» **SHORT EXERCISE**: Output each line of the material exactly as it stands.

-.-.-

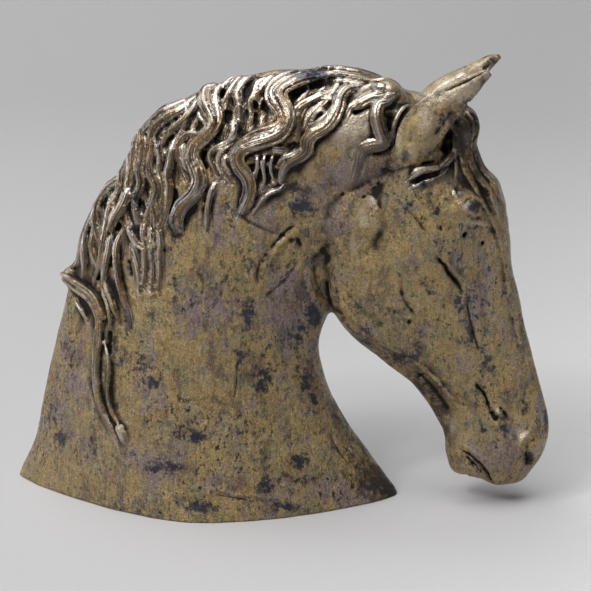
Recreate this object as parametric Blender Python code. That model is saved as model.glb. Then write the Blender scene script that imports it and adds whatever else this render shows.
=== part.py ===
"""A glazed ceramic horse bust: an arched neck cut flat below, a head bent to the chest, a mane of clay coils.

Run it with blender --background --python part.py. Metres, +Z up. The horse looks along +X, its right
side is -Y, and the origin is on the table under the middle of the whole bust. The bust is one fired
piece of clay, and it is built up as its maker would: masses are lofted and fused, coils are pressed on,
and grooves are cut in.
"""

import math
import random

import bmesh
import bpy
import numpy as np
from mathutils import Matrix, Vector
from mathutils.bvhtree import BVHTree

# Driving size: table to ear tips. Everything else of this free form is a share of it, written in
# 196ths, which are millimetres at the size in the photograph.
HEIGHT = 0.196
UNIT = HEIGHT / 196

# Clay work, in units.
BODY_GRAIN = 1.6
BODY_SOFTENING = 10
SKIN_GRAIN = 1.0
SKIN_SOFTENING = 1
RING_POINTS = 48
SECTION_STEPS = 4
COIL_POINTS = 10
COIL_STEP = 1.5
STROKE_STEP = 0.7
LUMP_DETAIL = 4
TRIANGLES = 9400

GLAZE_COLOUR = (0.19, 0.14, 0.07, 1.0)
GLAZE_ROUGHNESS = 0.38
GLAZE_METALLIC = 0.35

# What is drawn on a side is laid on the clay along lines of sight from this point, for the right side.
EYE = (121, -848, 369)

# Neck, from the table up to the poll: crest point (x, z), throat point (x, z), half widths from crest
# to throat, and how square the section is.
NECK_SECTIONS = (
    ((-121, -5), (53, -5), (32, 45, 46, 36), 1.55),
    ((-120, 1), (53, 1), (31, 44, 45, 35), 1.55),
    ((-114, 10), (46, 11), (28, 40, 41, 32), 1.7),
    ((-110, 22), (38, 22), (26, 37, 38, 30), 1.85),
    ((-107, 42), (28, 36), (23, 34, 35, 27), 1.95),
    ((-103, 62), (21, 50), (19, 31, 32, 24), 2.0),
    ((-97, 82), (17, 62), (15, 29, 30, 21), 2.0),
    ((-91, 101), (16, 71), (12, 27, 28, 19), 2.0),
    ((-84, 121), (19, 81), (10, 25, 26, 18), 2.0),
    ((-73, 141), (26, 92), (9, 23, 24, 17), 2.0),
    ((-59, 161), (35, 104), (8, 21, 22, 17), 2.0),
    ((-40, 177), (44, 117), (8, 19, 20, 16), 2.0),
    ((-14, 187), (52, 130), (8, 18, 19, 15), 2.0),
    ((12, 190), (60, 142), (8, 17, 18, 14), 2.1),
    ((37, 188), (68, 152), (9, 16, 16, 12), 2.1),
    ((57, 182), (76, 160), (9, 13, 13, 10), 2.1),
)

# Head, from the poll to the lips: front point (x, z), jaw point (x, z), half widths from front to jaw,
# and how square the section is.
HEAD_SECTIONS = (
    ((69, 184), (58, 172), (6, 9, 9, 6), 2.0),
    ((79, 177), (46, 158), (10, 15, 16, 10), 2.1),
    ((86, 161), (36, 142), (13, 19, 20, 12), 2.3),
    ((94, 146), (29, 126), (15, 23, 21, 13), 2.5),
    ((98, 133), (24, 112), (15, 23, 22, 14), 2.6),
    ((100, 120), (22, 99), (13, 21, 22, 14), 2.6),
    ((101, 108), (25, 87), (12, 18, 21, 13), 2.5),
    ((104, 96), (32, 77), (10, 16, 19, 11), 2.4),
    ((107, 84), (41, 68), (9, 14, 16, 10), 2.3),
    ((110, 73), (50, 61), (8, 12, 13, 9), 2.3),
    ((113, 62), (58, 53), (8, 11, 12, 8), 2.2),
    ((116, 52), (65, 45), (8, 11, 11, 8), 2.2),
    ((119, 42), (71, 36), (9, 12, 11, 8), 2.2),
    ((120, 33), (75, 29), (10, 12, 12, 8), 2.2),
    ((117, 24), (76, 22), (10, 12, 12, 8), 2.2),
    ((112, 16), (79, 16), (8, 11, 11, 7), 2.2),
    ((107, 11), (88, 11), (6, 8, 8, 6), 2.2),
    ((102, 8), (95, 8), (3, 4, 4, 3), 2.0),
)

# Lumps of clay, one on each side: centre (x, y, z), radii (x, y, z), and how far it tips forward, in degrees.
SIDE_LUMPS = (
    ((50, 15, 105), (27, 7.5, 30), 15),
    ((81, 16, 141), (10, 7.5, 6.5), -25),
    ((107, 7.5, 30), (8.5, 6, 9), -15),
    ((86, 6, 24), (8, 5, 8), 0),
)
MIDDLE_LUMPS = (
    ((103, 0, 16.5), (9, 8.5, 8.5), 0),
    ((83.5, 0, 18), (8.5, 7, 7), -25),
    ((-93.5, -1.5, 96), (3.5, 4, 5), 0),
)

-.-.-

» **TASK OUTPUT**:
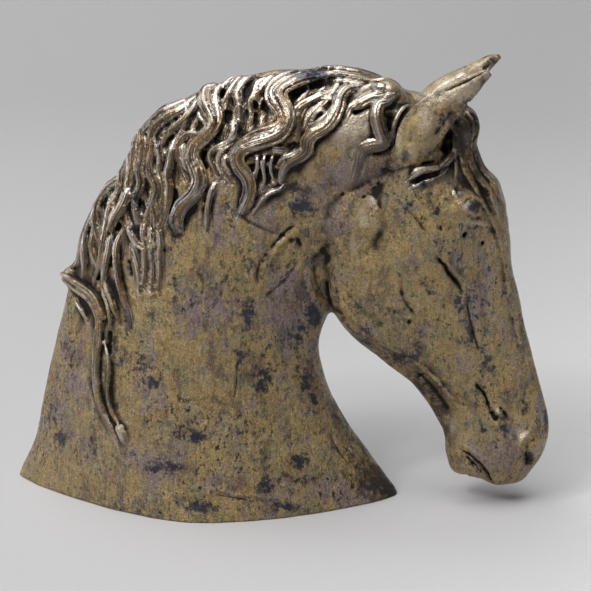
Recreate this object as parametric Blender Python code. That model is saved as model.glb. Then write the Blender scene script that imports it and adds whatever else this render shows.
=== part.py ===
"""A glazed ceramic horse bust: an arched neck cut flat below, a head bent to the chest, a mane of clay coils.

Run it with blender --background --python part.py. Metres, +Z up. The horse looks along +X, its right
side is -Y, and the origin is on the table under the middle of the whole bust. The bust is one fired
piece of clay, and it is built up as its maker would: masses are lofted and fused, coils are pressed on,
and grooves are cut in.
"""

import math
import random

import bmesh
import bpy
import numpy as np
from mathutils import Matrix, Vector
from mathutils.bvhtree import BVHTree

# Driving size: table to ear tips. Everything else of this free form is a share of it, written in
# 196ths, which are millimetres at the size in the photograph.
HEIGHT = 0.196
UNIT = HEIGHT / 196

# Clay work, in units.
BODY_GRAIN = 1.6
BODY_SOFTENING = 10
SKIN_GRAIN = 1.0
SKIN_SOFTENING = 1
RING_POINTS = 48
SECTION_STEPS = 4
COIL_POINTS = 10
COIL_STEP = 1.5
STROKE_STEP = 0.7
LUMP_DETAIL = 4
TRIANGLES = 9400

GLAZE_COLOUR = (0.19, 0.14, 0.07, 1.0)
GLAZE_ROUGHNESS = 0.38
GLAZE_METALLIC = 0.35

# What is drawn on a side is laid on the clay along lines of sight from this point, for the right side.
EYE = (121, -848, 369)

# Neck, from the table up to the poll: crest point (x, z), throat point (x, z), half widths from crest
# to throat, and how square the section is.
NECK_SECTIONS = (
    ((-121, -5), (53, -5), (32, 45, 46, 36), 1.55),
    ((-120, 1), (53, 1), (31, 44, 45, 35), 1.55),
    ((-114, 10), (46, 11), (28, 40, 41, 32), 1.7),
    ((-110, 22), (38, 22), (26, 37, 38, 30), 1.85),
    ((-107, 42), (28, 36), (23, 34, 35, 27), 1.95),
    ((-103, 62), (21, 50), (19, 31, 32, 24), 2.0),
    ((-97, 82), (17, 62), (15, 29, 30, 21), 2.0),
    ((-91, 101), (16, 71), (12, 27, 28, 19), 2.0),
    ((-84, 121), (19, 81), (10, 25, 26, 18), 2.0),
    ((-73, 141), (26, 92), (9, 23, 24, 17), 2.0),
    ((-59, 161), (35, 104), (8, 21, 22, 17), 2.0),
    ((-40, 177), (44, 117), (8, 19, 20, 16), 2.0),
    ((-14, 187), (52, 130), (8, 18, 19, 15), 2.0),
    ((12, 190), (60, 142), (8, 17, 18, 14), 2.1),
    ((37, 188), (68, 152), (9, 16, 16, 12), 2.1),
    ((57, 182), (76, 160), (9, 13, 13, 10), 2.1),
)

# Head, from the poll to the lips: front point (x, z), jaw point (x, z), half widths from front to jaw,
# and how square the section is.
HEAD_SECTIONS = (
    ((69, 184), (58, 172), (6, 9, 9, 6), 2.0),
    ((79, 177), (46, 158), (10, 15, 16, 10), 2.1),
    ((86, 161), (36, 142), (13, 19, 20, 12), 2.3),
    ((94, 146), (29, 126), (15, 23, 21, 13), 2.5),
    ((98, 133), (24, 112), (15, 23, 22, 14), 2.6),
    ((100, 120), (22, 99), (13, 21, 22, 14), 2.6),
    ((101, 108), (25, 87), (12, 18, 21, 13), 2.5),
    ((104, 96), (32, 77), (10, 16, 19, 11), 2.4),
    ((107, 84), (41, 68), (9, 14, 16, 10), 2.3),
    ((110, 73), (50, 61), (8, 12, 13, 9), 2.3),
    ((113, 62), (58, 53), (8, 11, 12, 8), 2.2),
    ((116, 52), (65, 45), (8, 11, 11, 8), 2.2),
    ((119, 42), (71, 36), (9, 12, 11, 8), 2.2),
    ((120, 33), (75, 29), (10, 12, 12, 8), 2.2),
    ((117, 24), (76, 22), (10, 12, 12, 8), 2.2),
    ((112, 16), (79, 16), (8, 11, 11, 7), 2.2),
    ((107, 11), (88, 11), (6, 8, 8, 6), 2.2),
    ((102, 8), (95, 8), (3, 4, 4, 3), 2.0),
)

# Lumps of clay, one on each side: centre (x, y, z), radii (x, y, z), and how far it tips forward, in degrees.
SIDE_LUMPS = (
    ((50, 15, 105), (27, 7.5, 30), 15),
    ((81, 16, 141), (10, 7.5, 6.5), -25),
    ((107, 7.5, 30), (8.5, 6, 9), -15),
    ((86, 6, 24), (8, 5, 8), 0),
)
MIDDLE_LUMPS = (
    ((103, 0, 16.5), (9, 8.5, 8.5), 0),
    ((83.5, 0, 18), (8.5, 7, 7), -25),
    ((-93.5, -1.5, 96), (3.5, 4, 5), 0),
)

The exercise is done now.